▶ [Task]
Set down, please, exactly the lines below that run from the line with "Reconstruct the object" to the line with "and running gear.", both lines included.

Collection entries
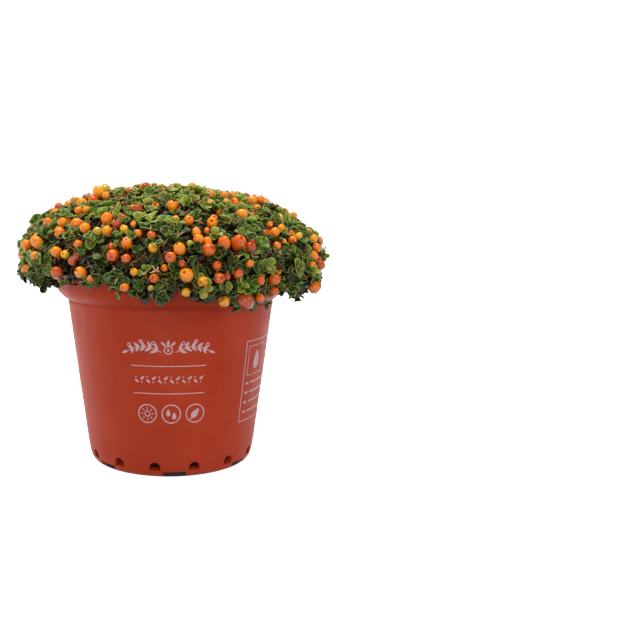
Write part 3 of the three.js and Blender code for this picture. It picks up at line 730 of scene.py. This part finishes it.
# Leaves: round to egg-shaped, fleshy and cupped, 3 to 5 mm long, in crossed pairs that close
# each shoot with a small rosette. Below them older, darker leaves fill the gaps.
LEAF_LENGTH = 3.8  # mm, like the next two
LEAF_WIDTH = 3.8
LEAF_THICKNESS = 0.26
LEAF_KINDS = [  # cup depth, fold along the midrib, tip bend, width over the usual, point
    (0.25, 0.02, 0.02, 1.02, 0.0), (0.36, 0.03, 0.04, 0.98, 0.01), (0.14, 0.04, 0.12, 1.05, 0.0),
    (0.30, 0.08, -0.04, 0.95, 0.03), (0.48, 0.02, 0.0, 1.0, 0.0), (0.20, 0.01, 0.20, 1.04, 0.01),
    (0.34, 0.12, 0.06, 0.92, 0.04),
]


def new_leaf(name, sides, cup, fold, bend, width, point):
    """A closed leaf blade: its stalk end at the origin, its tip along +Y, its face up."""
    bm = bmesh.new()
    layers = new_layers(bm)
    bmesh.ops.create_circle(bm, cap_ends=True, radius=1, segments=sides)
    if sides > 8:
        bmesh.ops.inset_region(bm, faces=bm.faces[:], thickness=0.24, use_boundary=True)
    bmesh.ops.poke(bm, faces=[max(bm.faces, key=lambda f: len(f.verts))])
    outline = [e for e in bm.edges if e.is_boundary]
    skirt = bmesh.ops.extrude_edge_only(bm, edges=outline)["geom"]
    bmesh.ops.translate(bm, verts=verts_of(skirt), vec=(0, 0, -1))
    outline = [e for e in skirt if isinstance(e, bmesh.types.BMEdge) and e.is_boundary]
    under = bmesh.ops.contextual_create(bm, geom=outline)["faces"]
    bmesh.ops.poke(bm, faces=under)
    for v in bm.verts:
        u, w = v.co.x, v.co.y
        below = LEAF_THICKNESS if v.co.z < -0.5 else 0.0
        v[layers["edge"]] = math.hypot(u, w)
        v[layers["across"]] = u
        along = (w + 1) / 2
        v.co.x = u * width * (1.04 - 0.1 * along) * LEAF_WIDTH / 2
        v.co.y = (along + (point if w > 0.97 else 0.0)) * LEAF_LENGTH
        bowl = cup * (u * u * 0.8 + along * along * 0.45)
        v.co.z = (bowl + fold * abs(u) - bend * along ** 3) * LEAF_LENGTH - below
    return keep_shape(name, bm, LEAF)


leaf_shapes = [new_leaf("leaf_%d" % i, 10, *kind) for i, kind in enumerate(LEAF_KINDS)]
inner_leaf_shapes = [new_leaf("inner_leaf_%d" % i, 8, *kind) for i, kind in enumerate(LEAF_KINDS)]


def new_stalk(name, points, radii, sides, material):
    """A thin closed stalk through a row of points in mm, with a radius at each."""
    bm = bmesh.new()
    new_layers(bm)
    run = Vector(points[-1]) - Vector(points[0])
    lie = Matrix.Translation(points[0]) @ facing(run)
    bmesh.ops.create_circle(bm, cap_ends=True, radius=radii[0], segments=sides, matrix=lie)
    face = bm.faces[:][0]
    for i in range(1, len(points)):
        face = bmesh.ops.extrude_discrete_faces(bm, faces=[face])["faces"][0]
        centre = Vector(points[i])
        bmesh.ops.translate(bm, verts=face.verts[:], vec=centre - Vector(points[i - 1]))
        for v in face.verts:
            v.co = centre + (v.co - centre) * (radii[i] / radii[i - 1])
    bmesh.ops.contextual_create(bm, geom=[e for e in bm.edges if e.is_boundary])
    return keep_shape(name, bm, material)


shoot_shape = new_stalk("shoot", [(0.3, 0.1, -5.5), (0, 0, 0.6)], (0.4, 0.28), 4, STEM)
creeper_shapes = [
    new_stalk("creeper_%d" % i, points, (0.25, 0.38, 0.4, 0.38, 0.25), 5, STEM)
    for i, points in enumerate([
        [(0, 0, -1), (2.5, 0.6, 0), (5.2, 0.2, 0.5), (8, -0.8, 0.2), (10.4, -0.6, -1)],
        [(0, 0, -1), (2, -1.1, 0.2), (4.4, -1.4, 0.1), (6.8, -0.2, 0.5), (8.8, 1.4, -0.8)],
        [(0, 0, -1.4), (2.2, 1, 0.1), (5, 1.2, 0.8), (7.4, 2.4, 0.4), (9.8, 2.2, -1.2)],
    ])
]


def new_wisp(name, curls, seed):
    """The dried remains of a flower: a few thin curled strips from one foot."""
    draw = random.Random(seed)
    bm = bmesh.new()
    new_layers(bm)
    for i in range(curls):
        strip = bmesh.ops.create_grid(bm, x_segments=1, y_segments=3, size=0.5)["verts"]
        length = draw.uniform(1.8, 3.4)
        width = draw.uniform(0.35, 0.75)
        curl = draw.uniform(-1.0, 1.6)
        for v in strip:
            t = v.co.y + 0.5
            angle = curl * t * 1.6
            v.co = Vector((v.co.x * width * (1.15 - t), length * t * math.cos(angle),
                           length * t * math.sin(angle) + 0.2 * math.sin(7 * t)))
        turn = i * math.tau / curls + draw.uniform(-0.5, 0.5)
        lean = Matrix.Rotation(turn, 4, "Z") @ Matrix.Rotation(draw.uniform(0.2, 1.1), 4, "X")
        bmesh.ops.transform(bm, matrix=lean, verts=strip)
    bmesh.ops.solidify(bm, geom=bm.faces[:], thickness=0.14)
    return keep_shape(name, bm, WISP)


wisp_shapes = [new_wisp("dry_wisp_%d" % i, 3, i) for i in range(4)]

# Each tuft grows from its own root in the soil: one in the middle, and two rings round it.
TUFT_RINGS = [  # name, number, radius in mm, how many steps past the front the first stands
    ("inner", 6, 27, 0.5), ("rim", 12, 52, 0.0),
]
tuft_roots = {"leafy_tuft_middle": (0.0, 0.0)}
for ring_name, count, radius, first in TUFT_RINGS:
    for i in range(count):
        root = around(radius, (i + first) * math.tau / count, 0)
        tuft_roots["leafy_tuft_%s_%d" % (ring_name, i + 1)] = (root.x, root.y)
tufts = {name: bmesh.new() for name in tuft_roots}
PAIR_RISES = (14, 36, 58)  # degrees, from a rosette's oldest pair of leaves to its youngest
PAIR_SIZES = (1.0, 0.82, 0.45)
PAIR_GAP = 0.55  # mm of stem between two pairs


def tuft_at(place):
    """The tuft that a place belongs to: the one with the nearest root."""
    name = min(tuft_roots, key=lambda n: (place.x - tuft_roots[n][0]) ** 2
               + (place.y - tuft_roots[n][1]) ** 2)
    return tufts[name]


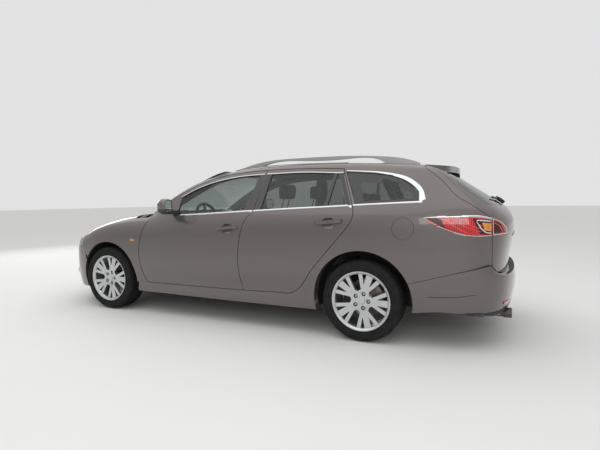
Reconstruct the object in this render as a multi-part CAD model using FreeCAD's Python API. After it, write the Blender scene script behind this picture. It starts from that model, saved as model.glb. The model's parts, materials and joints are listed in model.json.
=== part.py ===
"""A five-door estate car with roof rails, as an assembly of separate panels, glass, lamps, seats and running gear.

Frame: millimetres, +X forward, +Y to the car's left, +Z up, origin on the ground under the middle of the car.
The outer skin comes from a few master surfaces. Each one is a cubic surface over a net of poles, one row of poles
for each station of the body, and it can be drawn at any depth below the skin. A panel is what lies between two
depths, inside its own outline.
"""
import FreeCAD
import Part
import math
import os

V = FreeCAD.Vector

# Driving dimensions of the whole car
LENGTH = 4765.0
WHEELBASE = 2725.0
REAR_OVERHANG = 1100.0
TRACK = 1560.0

TAIL_X = -LENGTH / 2
REAR_AXLE_X = TAIL_X + REAR_OVERHANG
FRONT_AXLE_X = REAR_AXLE_X + WHEELBASE
WHEEL_Y = TRACK / 2

# Wheels
TYRE_RADIUS = 323.5
SPOKE_GROUPS = 5
FIRST_SPOKE = 110.0
# A group's openings: distance out along its broad spoke's line, distance across from that line
WEDGE_APEX = (133.0, 22.0)
WEDGE_TIP = (27.5, 62.0)
WIDE_ROOT = (88.0, 34.0)
WIDE_TIP = 92.0
SPOKE_TIP_RADIUS = 216.0
NUT_POCKET = 17.0
HUB_RADIUS = 76.0
HUB_BORE_RADIUS = 30.0
STUD_PITCH_RADIUS = 57.15
DISC_RADIUS = 150.0
DISC_THICKNESS = 24.0
DISC_Y = 742.0
AXLE_Z = TYRE_RADIUS
WHEEL_PLANE_OUT = 47.0
# Sections about the axle, outer side first: radius, distance out from the wheel's middle
TYRE_OUTER = [(216, 88), (236, 97.3), (241, 103), (262, 106.5), (292, 106), (310, 99), (320, 83), (TYRE_RADIUS, 60)]
TYRE_SECTION = TYRE_OUTER + [(r, -y) for r, y in reversed(TYRE_OUTER)]
RIM_SECTION = [(235.5, 97.6), (235.5, 103), (229, 103), (224, 99.5), (216, 93), (211, 84), (211, -84), (226, -103),
               (235.5, -103), (235.5, -97.6), (215.7, -88.3), (215.7, 88.3)]
FACE_SECTION = [(30, 74), (62, 76), (80, 80), (150, 86), (213.5, 91), (213.5, 66), (150, 58), (80, 47), (30, 47)]

# Running gear
STEER_AXIS_Y = 690.0
STRUT_Y = 635.0
RAIL_INNER_Y = 430.0

# Panels, gaps and seats
SKIN = 28.0
FRAME_DEPTH = 85.0
DOOR_DEPTH = 150.0
DOOR_INNER_Y = 715.0
DOOR_GAP = 5.0
PANEL_GAP = 3.0
SEAT_GAP = 0.3
# How far a door's inner box stays inside its skin's edge
DOOR_BOX_INSET = 66.0
GLASS_DEPTH = 8.0
GLASS = 5.0
FRONT_ARCH_RADIUS = 380.0
REAR_ARCH_RADIUS = 397.0
LINER = 6.0
FRONT_LINER_RADIUS = 395.0
REAR_LINER_RADIUS = 402.0
ROOF_EDGE_Y = 538.0
RAIL_Y = 562.0
RAIL_WIDTH = 34.0
FLAP_X = -1607.0
FLAP_Z = 898.0
FLAP_RADIUS = 80.0
SEAT_Y = 365.0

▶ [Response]
Reconstruct the object in this render as a multi-part CAD model using FreeCAD's Python API. After it, write the Blender scene script behind this picture. It starts from that model, saved as model.glb. The model's parts, materials and joints are listed in model.json.
=== part.py ===
"""A five-door estate car with roof rails, as an assembly of separate panels, glass, lamps, seats and running gear.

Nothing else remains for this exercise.